As for the scandal's timing ... well, not good. We're less than a week from the NHL players arriving in Turin for the Winter Olympics (an event in which the Americans have a reputation for trashing their rooms in Nagano in 1998), and with the lockout finally in the rearview mirror, Bettman can ill afford another blow to his sport.
Prospects are thin
Which is the worst team in baseball, the Royals or the Devil Rays?
Neither. Not by a long shot.
No team has shown more ineptitude in recent years than the Colorado Rockies, a squad destined to finish in last place in the NL West this season. The Denver Post's Jim Armstrong has had enough, and calls out owner Charlie Monfort for continuing to run what was once a supremely successful expansion franchise directly into the mile high ground:
"Now for the good news: There will be no public outrage, no hue and cry from the peanut gallery, no revolt among the masses. Why? Because that would imply that all kinds of people around here still care about the Rockies, still have passion for the Rockies, still live and die with the Rockies. Some do, no doubt, but all too many have moved on. The Rockies have killed off even die-hard fans. They haven't just turned them off, frustrated them, left them scratching their heads. They've alienated them to the point of no return trips through the turnstiles."

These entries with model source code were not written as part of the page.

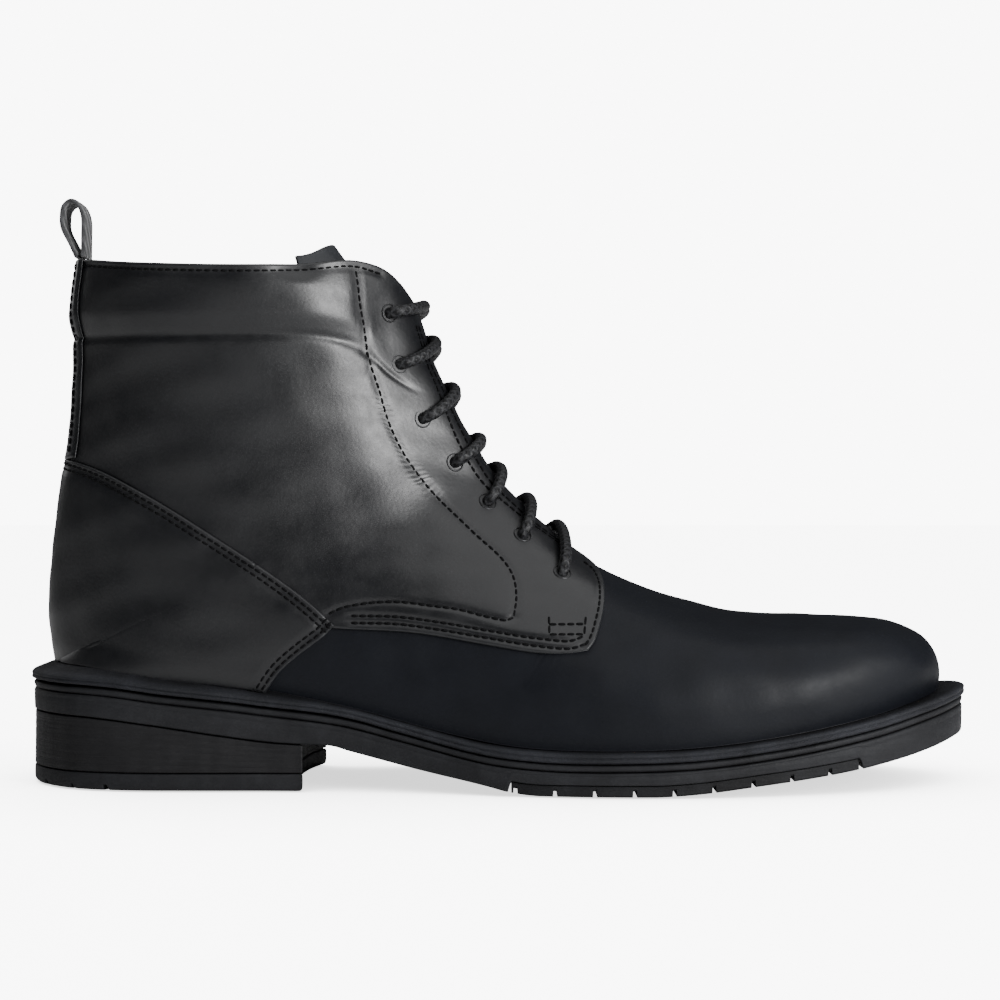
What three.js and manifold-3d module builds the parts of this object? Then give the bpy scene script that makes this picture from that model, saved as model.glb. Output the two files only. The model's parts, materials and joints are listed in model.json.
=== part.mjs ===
// A lace-up leather ankle boot for the right foot, as an assembly of its leather, lining, sole and lacing pieces.
// Millimetres, +Z up, toe towards +X, outer side of the foot towards -Y, origin on the ground under the middle of the sole.
import * as THREE from "three";
import { mergeVertices } from "three/addons/utils/BufferGeometryUtils.js";
import Module from "manifold-3d";

const wasm = await Module();
wasm.setup();

// ---------------------------------------------------------------- driving dimensions
const GAP = 0.3; // between touching pieces
const LEATHER = 1.2; // thickness of one leather layer
const LAYER = LEATHER + GAP; // from one layer of the upper to the next
const WELT = 3.2, MIDSOLE = 2.2, TREAD = 3.4; // thicknesses in the sole
const BOARD = 2.0, FOOTBED = 2.5; // inner sole board and the footbed on it
const FLEX_X = 58, FLEX_Z = 19.4; // the line across the ball of the foot that the sole bends about
const FLEX_BACK = 13, FLEX_FRONT = 14; // degrees each side of that line that the creasing band takes up
const FACING_GAP = 7.5; // half the gap between the two facings
const LACE_R = 1.9, AGLET_R = 1.7, AGLET_LENGTH = 21;
const LACE_UNDER = -4.6; // height of the lace over the vamp's face where it runs under a facing
const LACE_HANGS_AT = -92; // x of the loose ends inside the shaft
const EYELET_R = 2.6, EYELET_WALL = 0.5, EYELET_FLANGE = 1.0;
const TONGUE_DEPTH = 7.6; // tongue's outer face below the vamp's outer face
const LOOP_WIDTH = 14, LOOP_THICK = 1.6;
const HEEL_BREAST = { outer: -63.8, inner: -59.5 }; // x of the heel's front face at the two sides

// A smooth curve y(x) through hand-set points.
function curve(points) {
  const xs = points.map((p) => p[0]), ys = points.map((p) => p[1]);
  const slope = xs.map((_, i) => {
    const a = Math.max(i - 1, 0), b = Math.min(i + 1, xs.length - 1);
    return (ys[b] - ys[a]) / (xs[b] - xs[a]);
  });
  return (x) => {
    let i = 0;
    while (i < xs.length - 2 && x > xs[i + 1]) i++;
    const h = xs[i + 1] - xs[i], u = (x - xs[i]) / h;
    if (u < 0) return ys[0] + slope[0] * (x - xs[0]);
    if (u > 1) return ys[i + 1] + slope[i + 1] * (x - xs[i + 1]);
    const v = 1 - u;
    return ys[i] * v * v * (1 + 2 * u) + ys[i + 1] * u * u * (3 - 2 * u)
      + slope[i] * h * u * v * v - slope[i + 1] * h * u * u * v;
  };
}

// Height of the welt's top face along the boot, and of the sole's underside.
const weltTop = curve([[-153, 37.6], [-125, 36.6], [-105, 34.2], [-80, 31.4], [-52, 27.0], [-31, 21.8],
  [-5, 15.6], [12, 13.8], [30, 13.5], [60, 14.4], [86, 17.4], [103, 20.1], [120, 23.4], [135, 27.0], [153, 31.0]]);
const rockered = curve([[-66, 14.6], [-53, 14.2], [-47, 12.6], [-26, 7.4], [-5, 2.9], [4, 0.8], [12, 0], [48, 0],
  [62, 0.9], [78, 2.8], [98, 5.2], [112, 7.2], [130, 10.6], [153, 16.0]]);
const underside = (x) => Math.max(rockered(x), 0);

// Plan outline of the sole, toe tip to heel tip, for the outer (-Y) and the inner (+Y) side of the foot.
const SOLE_OUTER = [[153.5, 5], [152, -4.5], [147, -14.5], [138, -25.5], [124, -35.5], [104, -44.2], [80, -50],
  [52, -52.6], [28, -52], [4, -48], [-20, -42.5], [-45, -38.5], [-70, -37], [-95, -37.3], [-118, -36.3],
  [-136, -30.5], [-147, -20], [-152.2, -9.5], [-153.5, 0]];
const SOLE_INNER = [[153.5, 5], [152.3, 14], [148, 23], [140, 31], [126, 39], [106, 46], [82, 50.8],
  [54, 52.6], [30, 50.6], [5, 43.5], [-20, 37], [-45, 34.5], [-70, 35.3], [-95, 36.8], [-118, 36.3],
  [-136, 30.5], [-147, 20], [-152.2, 9.5], [-153.5, 0]];

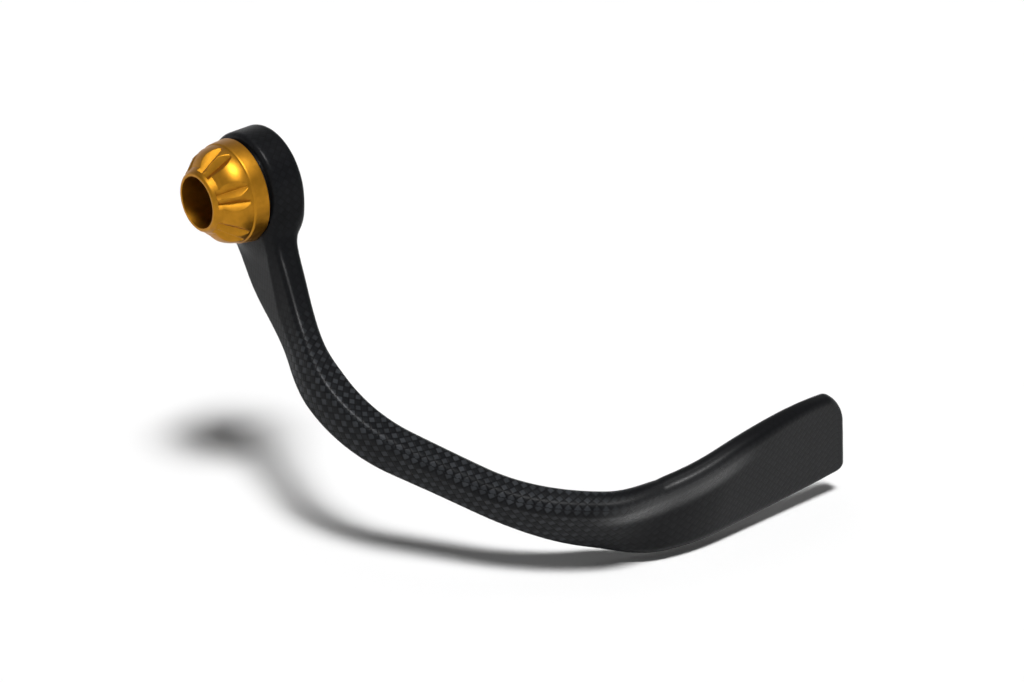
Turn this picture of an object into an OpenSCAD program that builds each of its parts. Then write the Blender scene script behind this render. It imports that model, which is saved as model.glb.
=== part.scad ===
// Brake lever guard for the right-hand end of a motorcycle handlebar, in millimetres.
// +X runs outboard along the handlebar, +Y forward and +Z up. The origin is on the handlebar's axis,
// in the plane where the guard's bush seats on the handlebar's end.

/* [Ring] */
// Wall of the ring between its bore and its outer wall, at the inboard face
ring_wall = 5.05; // [4:0.05:7]
// Width of the ring along the handlebar
ring_w = 10.2; // [8:0.2:14]
// Draft of the ring's outer wall, in degrees
ring_draft = 3; // [0:0.5:5]
// Rounding of the ring's edges
ring_edge_r = 1.6; // [0.6:0.2:2.2]

/* [Bush] */
// Wall of the bush, bonded in the ring
bush_wall = 2.45; // [1.6:0.05:3]
// Width of the bush's outboard flange, beyond its wall
bush_flange_w = 1.8; // [1:0.1:2.4]
// Thickness of the bush's flange, which spaces the cap off the ring
bush_flange_t = 1.2; // [0.8:0.1:2]
// How far the bush stands proud of the ring's inboard face
bush_proud = 0.3; // [0.2:0.1:0.8]
// Gap for the adhesive round the bush
bond_gap = 0.05; // [0.02:0.01:0.1]

/* [Cap] */
// Diameter of the cap at its rear edge
cap_d = 30; // [28:0.5:34]
// Diameter of the cap at its shoulder
shoulder_d = 29; // [27:0.5:33]
// Width of the plain band round the cap
band_w = 4.3; // [3:0.1:6]
// Height of the dome from the shoulder to the collar
dome_h = 7.6; // [6:0.2:10]
// Diameter where the dome meets the collar
collar_d = 19.4; // [18.6:0.2:21]
// Height of the collar, from the dome to the rim
collar_h = 2.3; // [1.6:0.1:3]
// Height of the dome's bulge over a straight cone
bulge_h = 1.1; // [0.4:0.1:1.6]
// Diameter of the bore that the screw's head sinks in
cap_bore_d = 15; // [14.8:0.1:15.6]
// Depth of that bore from the rim
cap_bore_depth = 17.8; // [16:0.2:19]
// Diameter of the cap's spigot, which passes through the bush
spigot_d = 18; // [17.4:0.2:19]
// Running clearance of the spigot in the bush, on the radius
spigot_gap = 0.05; // [0.03:0.01:0.15]
// How far the spigot stops short of the handlebar's end
spigot_short = 1; // [0.5:0.1:2]

/* [Flutes] */
// Number of pairs of flutes round the dome
flute_pairs = 6; // [3:1:7]
// Turn of the first pair from straight forward, in degrees
flute_start = 18.5; // [0:0.5:60]
// Angle between the two flutes of a pair, in degrees
flute_split = 18; // [14:1:24]
// Depth of a flute at the collar
flute_depth = 1.1; // [0.6:0.1:1.6]
// Depth of a flute at its blunt end by the shoulder
flute_end_depth = 0.5; // [0.2:0.1:1]
// Plain width left between the flutes and the shoulder
flute_land = 1.5; // [0.8:0.1:2.5]

/* [Screw] */
// Nominal diameter of the screw
screw_d = 8; // [6:1:8]
// Clearance of the screw in the cap, on the radius
screw_gap = 0.25; // [0.1:0.05:0.5]
// How much the plain shank lies under the nominal diameter
shank_under = 0.8; // [0.5:0.05:1]
// Diameter of the screw's head
head_d = 13; // [10:0.5:13.5]
// Height of the screw's head
head_h = 8; // [6:0.5:9]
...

Mind you, GM Dan O'Dowd, he of the Denny Neagle and Mike Hampton blunders, is still in power. Still in power. And yet he has failed to build any sort of contender in each of his six seasons in Denver. At the very least, in KC and Tampa there is some semblance of young talent. At Coors Field, all you get are second-tier prospects year-in and year-out who find their game all messed up thanks to the thin air of Colorado.